EXERCISE DETAILS =>
Extract each line of the data below exactly as written.

───── SOURCE MATERIAL ─────

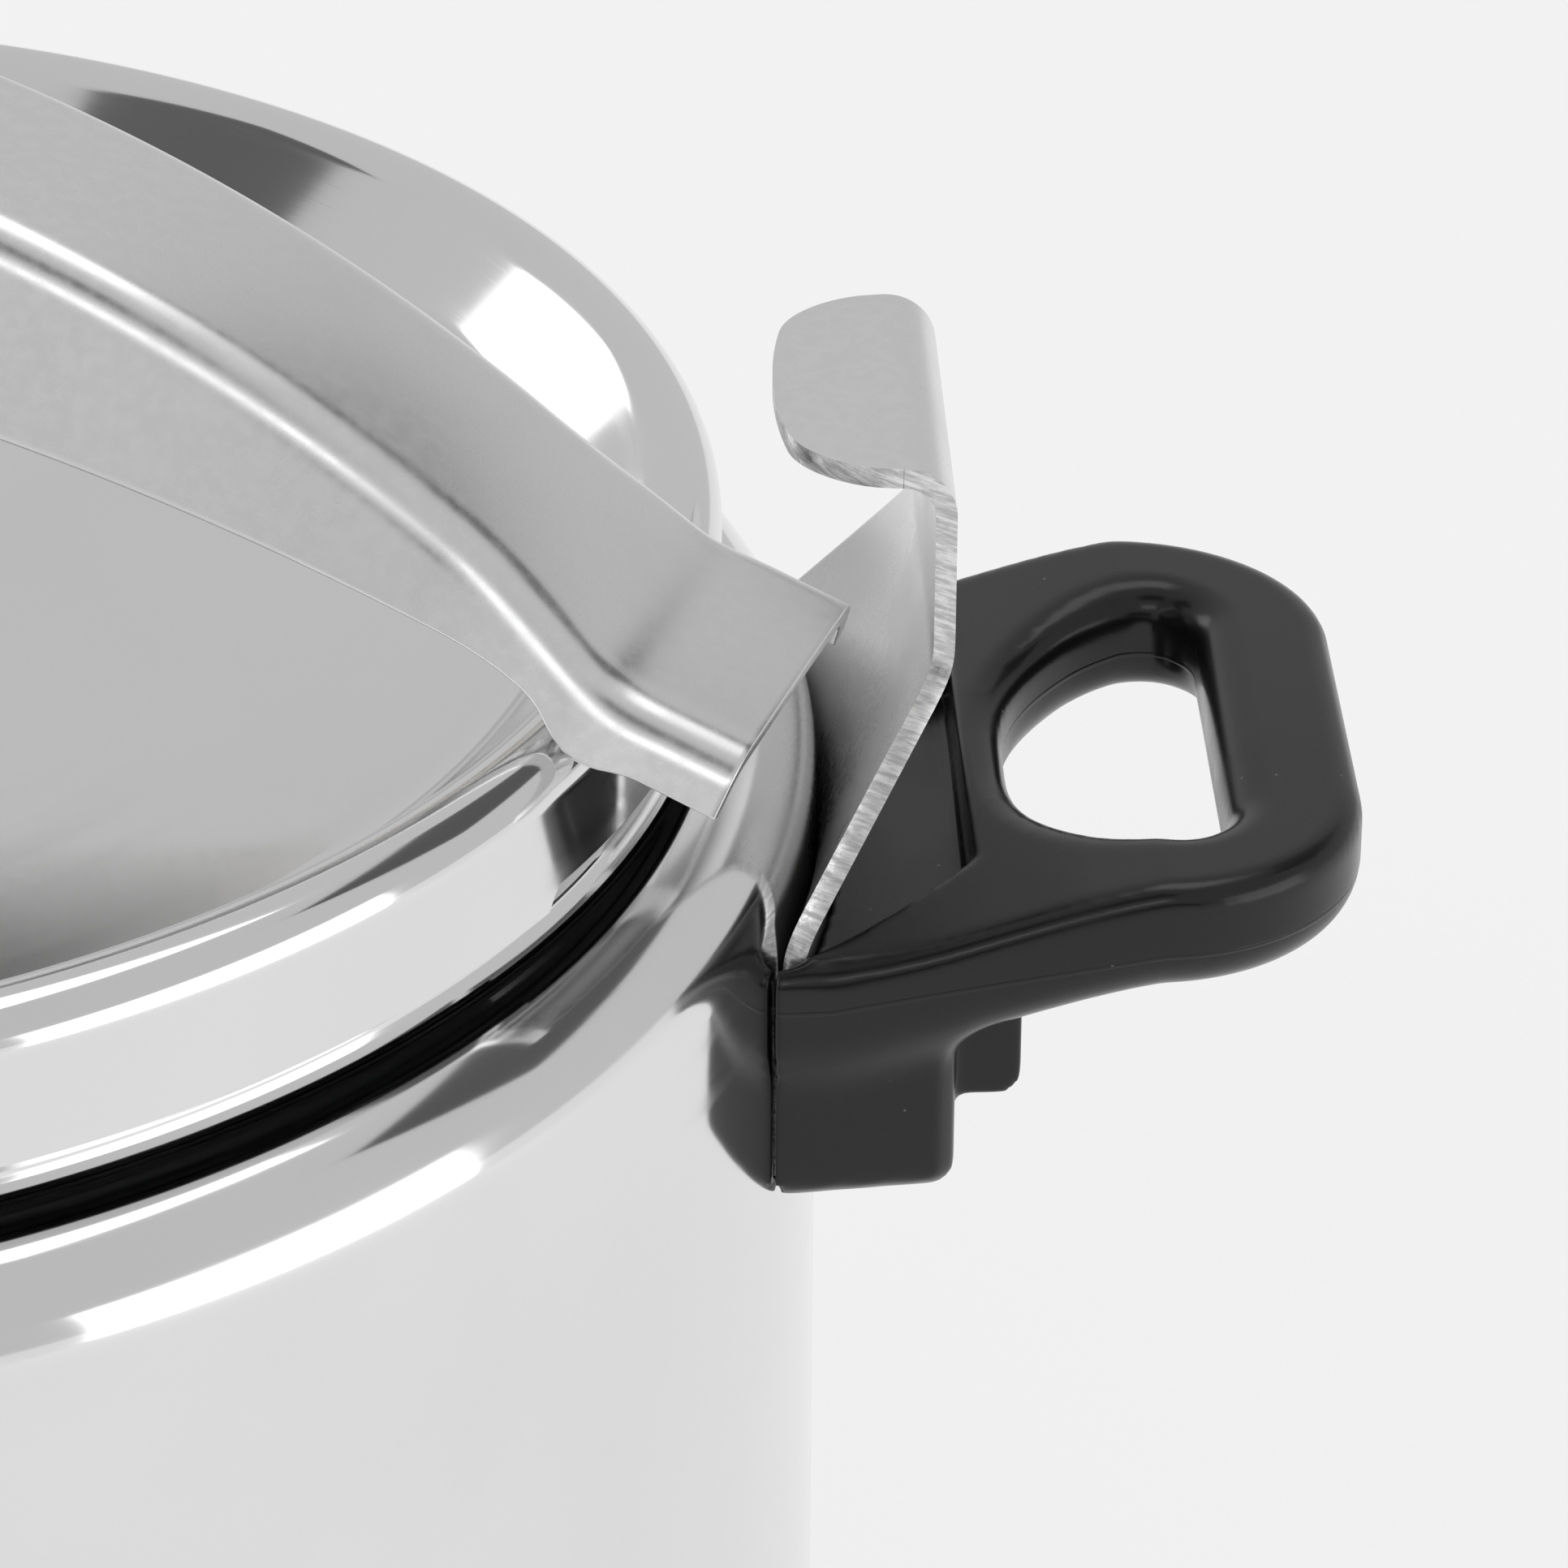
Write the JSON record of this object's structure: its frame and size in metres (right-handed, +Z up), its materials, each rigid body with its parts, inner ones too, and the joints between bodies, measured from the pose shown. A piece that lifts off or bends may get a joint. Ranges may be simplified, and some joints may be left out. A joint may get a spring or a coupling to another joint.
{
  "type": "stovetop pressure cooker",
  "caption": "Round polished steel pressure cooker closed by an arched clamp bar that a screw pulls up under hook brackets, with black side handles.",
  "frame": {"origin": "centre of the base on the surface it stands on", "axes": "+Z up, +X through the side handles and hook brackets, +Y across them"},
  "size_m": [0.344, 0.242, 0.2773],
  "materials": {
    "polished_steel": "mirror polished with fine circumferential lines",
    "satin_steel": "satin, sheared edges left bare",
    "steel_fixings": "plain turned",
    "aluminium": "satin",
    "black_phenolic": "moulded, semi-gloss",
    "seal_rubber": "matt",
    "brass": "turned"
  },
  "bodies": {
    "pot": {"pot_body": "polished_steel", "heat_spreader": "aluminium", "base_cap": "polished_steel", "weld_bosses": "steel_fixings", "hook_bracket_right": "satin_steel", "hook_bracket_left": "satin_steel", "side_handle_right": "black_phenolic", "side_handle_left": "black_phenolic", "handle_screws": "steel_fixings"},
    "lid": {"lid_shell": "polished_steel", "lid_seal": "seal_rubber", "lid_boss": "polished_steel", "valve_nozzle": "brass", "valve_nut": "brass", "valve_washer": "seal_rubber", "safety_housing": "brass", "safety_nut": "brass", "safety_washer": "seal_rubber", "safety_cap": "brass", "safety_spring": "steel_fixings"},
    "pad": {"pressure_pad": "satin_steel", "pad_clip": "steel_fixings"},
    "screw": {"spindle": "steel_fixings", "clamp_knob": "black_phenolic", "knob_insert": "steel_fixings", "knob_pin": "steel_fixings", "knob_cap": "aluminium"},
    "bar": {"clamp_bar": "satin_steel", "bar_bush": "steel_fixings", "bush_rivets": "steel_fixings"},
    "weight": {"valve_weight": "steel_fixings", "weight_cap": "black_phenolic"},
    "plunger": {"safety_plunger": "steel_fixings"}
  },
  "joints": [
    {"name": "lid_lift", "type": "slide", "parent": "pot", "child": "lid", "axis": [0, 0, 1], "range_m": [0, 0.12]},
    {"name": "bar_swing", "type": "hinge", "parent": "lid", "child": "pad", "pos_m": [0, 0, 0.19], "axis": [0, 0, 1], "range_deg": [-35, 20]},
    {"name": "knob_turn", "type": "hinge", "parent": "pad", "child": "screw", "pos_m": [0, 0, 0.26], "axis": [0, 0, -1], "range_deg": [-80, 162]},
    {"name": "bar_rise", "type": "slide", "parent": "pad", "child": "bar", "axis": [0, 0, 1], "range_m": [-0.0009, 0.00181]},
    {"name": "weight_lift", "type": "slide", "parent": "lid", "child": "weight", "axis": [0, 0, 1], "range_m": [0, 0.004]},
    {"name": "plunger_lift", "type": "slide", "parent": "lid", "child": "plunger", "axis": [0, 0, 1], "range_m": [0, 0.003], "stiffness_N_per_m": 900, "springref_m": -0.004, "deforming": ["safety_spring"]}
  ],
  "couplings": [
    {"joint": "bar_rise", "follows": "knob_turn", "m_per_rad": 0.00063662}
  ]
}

─────

RIGHT ANSWER =>
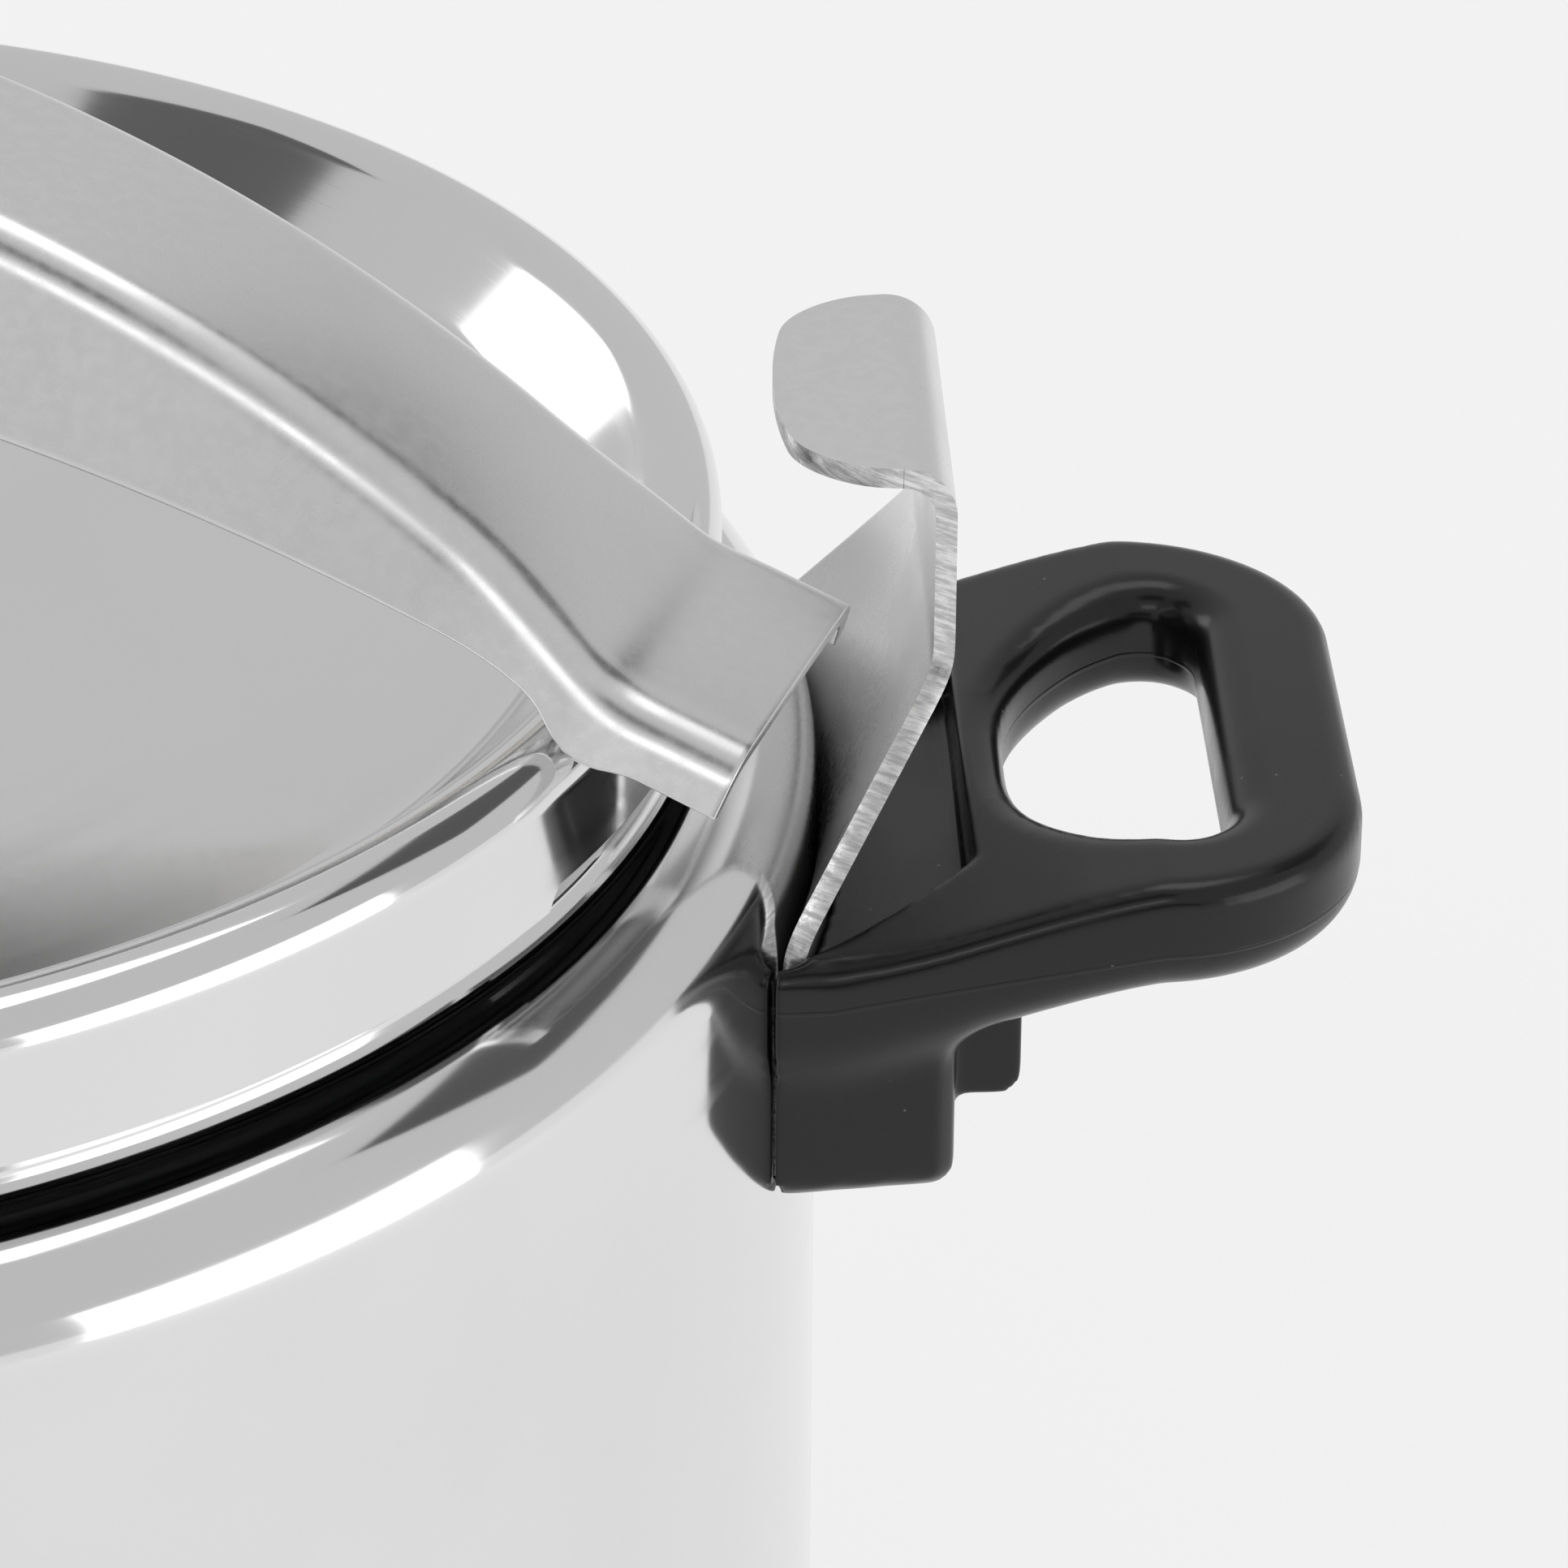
Write the JSON record of this object's structure: its frame and size in metres (right-handed, +Z up), its materials, each rigid body with its parts, inner ones too, and the joints between bodies, measured from the pose shown. A piece that lifts off or bends may get a joint. Ranges may be simplified, and some joints may be left out. A joint may get a spring or a coupling to another joint.
{
  "type": "stovetop pressure cooker",
  "caption": "Round polished steel pressure cooker closed by an arched clamp bar that a screw pulls up under hook brackets, with black side handles.",
  "frame": {"origin": "centre of the base on the surface it stands on", "axes": "+Z up, +X through the side handles and hook brackets, +Y across them"},
  "size_m": [0.344, 0.242, 0.2773],
  "materials": {
    "polished_steel": "mirror polished with fine circumferential lines",
    "satin_steel": "satin, sheared edges left bare",
    "steel_fixings": "plain turned",
    "aluminium": "satin",
    "black_phenolic": "moulded, semi-gloss",
    "seal_rubber": "matt",
    "brass": "turned"
  },
  "bodies": {
    "pot": {"pot_body": "polished_steel", "heat_spreader": "aluminium", "base_cap": "polished_steel", "weld_bosses": "steel_fixings", "hook_bracket_right": "satin_steel", "hook_bracket_left": "satin_steel", "side_handle_right": "black_phenolic", "side_handle_left": "black_phenolic", "handle_screws": "steel_fixings"},
    "lid": {"lid_shell": "polished_steel", "lid_seal": "seal_rubber", "lid_boss": "polished_steel", "valve_nozzle": "brass", "valve_nut": "brass", "valve_washer": "seal_rubber", "safety_housing": "brass", "safety_nut": "brass", "safety_washer": "seal_rubber", "safety_cap": "brass", "safety_spring": "steel_fixings"},
    "pad": {"pressure_pad": "satin_steel", "pad_clip": "steel_fixings"},
    "screw": {"spindle": "steel_fixings", "clamp_knob": "black_phenolic", "knob_insert": "steel_fixings", "knob_pin": "steel_fixings", "knob_cap": "aluminium"},
    "bar": {"clamp_bar": "satin_steel", "bar_bush": "steel_fixings", "bush_rivets": "steel_fixings"},
    "weight": {"valve_weight": "steel_fixings", "weight_cap": "black_phenolic"},
    "plunger": {"safety_plunger": "steel_fixings"}
  },
  "joints": [
    {"name": "lid_lift", "type": "slide", "parent": "pot", "child": "lid", "axis": [0, 0, 1], "range_m": [0, 0.12]},
    {"name": "bar_swing", "type": "hinge", "parent": "lid", "child": "pad", "pos_m": [0, 0, 0.19], "axis": [0, 0, 1], "range_deg": [-35, 20]},
    {"name": "knob_turn", "type": "hinge", "parent": "pad", "child": "screw", "pos_m": [0, 0, 0.26], "axis": [0, 0, -1], "range_deg": [-80, 162]},
    {"name": "bar_rise", "type": "slide", "parent": "pad", "child": "bar", "axis": [0, 0, 1], "range_m": [-0.0009, 0.00181]},
    {"name": "weight_lift", "type": "slide", "parent": "lid", "child": "weight", "axis": [0, 0, 1], "range_m": [0, 0.004]},
    {"name": "plunger_lift", "type": "slide", "parent": "lid", "child": "plunger", "axis": [0, 0, 1], "range_m": [0, 0.003], "stiffness_N_per_m": 900, "springref_m": -0.004, "deforming": ["safety_spring"]}
  ],
  "couplings": [
    {"joint": "bar_rise", "follows": "knob_turn", "m_per_rad": 0.00063662}
  ]
}